対応策を練る上で、言葉は不可欠だろう。しかし、オールブラックスが栄光を手に入れるには、行動こそが最も重要である。口だけでなく、歩くことも必要なのだ」と振り返りながら、次戦以降を見据えるメッセージを発した。圧倒的に「強い!」と言わしめた以前のオールブラックスと比べ、戦い方にやや物足りなさを感じたのはたしかである。前述したW杯直前の南アフリカ戦での大敗など、「オールブラックス危うし」との論調が日増しに強くなってきた。そしてフランスとの初戦。戦前から「オールブラックス不利」との予想が大半のなかでの戦いは、体躯を当てるバトルで競り負けた。

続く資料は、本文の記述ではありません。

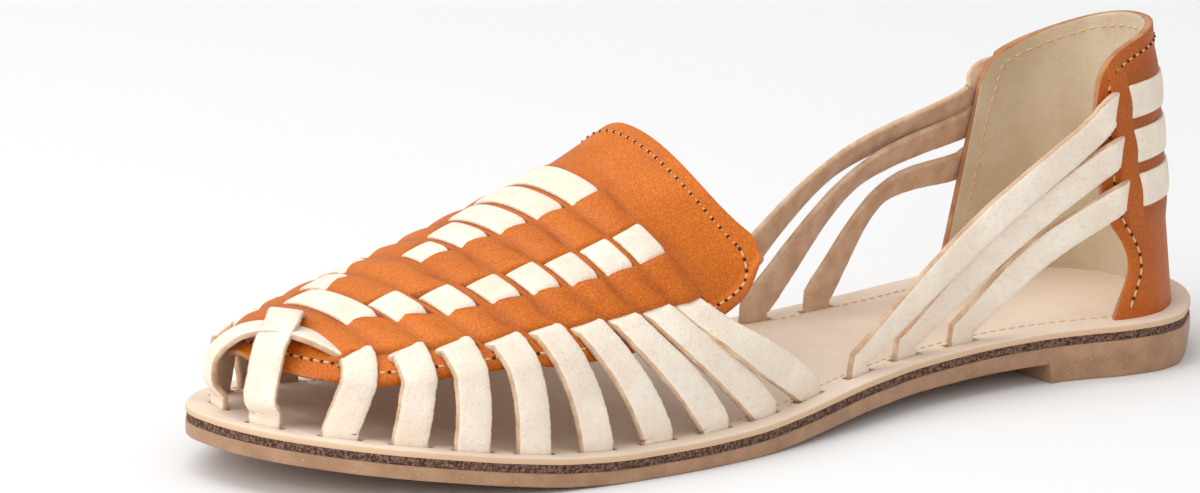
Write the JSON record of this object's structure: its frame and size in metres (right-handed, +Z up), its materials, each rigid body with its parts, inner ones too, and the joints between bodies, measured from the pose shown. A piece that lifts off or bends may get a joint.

ブレイクダウン成功率は93.8%とフランスと互角であったものの、勝負どころでフランスの後塵を拝するかたちとなった。一方で、「さすがオールブラックス」という世界標準のアクションも見られたこともたしかだ。
2分、名手FBボーデン・バレットの精妙なクロスキックが、WTBマーク・テレアのトライを演出。43分、No8アーディー・サヴェアのスペースへのチップキック、CTBリエコ・イオアネからの高速なロングパスにより、テレアが2トライ目を決める。52分には、右コーナーへ飛び込んだフランスWTBダミアン・ペノーを、SOリッチー・モウンガの獅子奮迅のカバータックルで止め、トライを阻止。
おそらく、プールA2位で決勝トーナメントに進むだろう。歴史的敗北を喫したフランスにリベンジするには、ファイナルに進出するしかない。今後も強敵との戦いが続く。それでもオールブラックスは、どこよりも経験値が高く、個人の心技体そしてゲームモデルの創造力は今なお世界トップを走る。例を挙げると、前述したリッチー・モウンガの、優れた危機管理能力による得点阻止力。そして、フィールドプレイヤー全員の世界屈指のパス&ランスキルにもとづく、強靭で美しいメイクライン構築による独自性の高いアタックの創造と実践。予選プールでの戦いのなかで、メンバーは1人ひとり、丹念に1つずつアクションを修正しながら、オールブラックスの戦い方をつくり上げていく。今できるアクションを100%発揮しながら、ピークを定めていく。
秋も深まる10月28日(日本時間10月29日)にエリスカップを掲げているのは、オールブラックスか?もしくは他国か?はたまた日本か?!寝不足の日々が続く。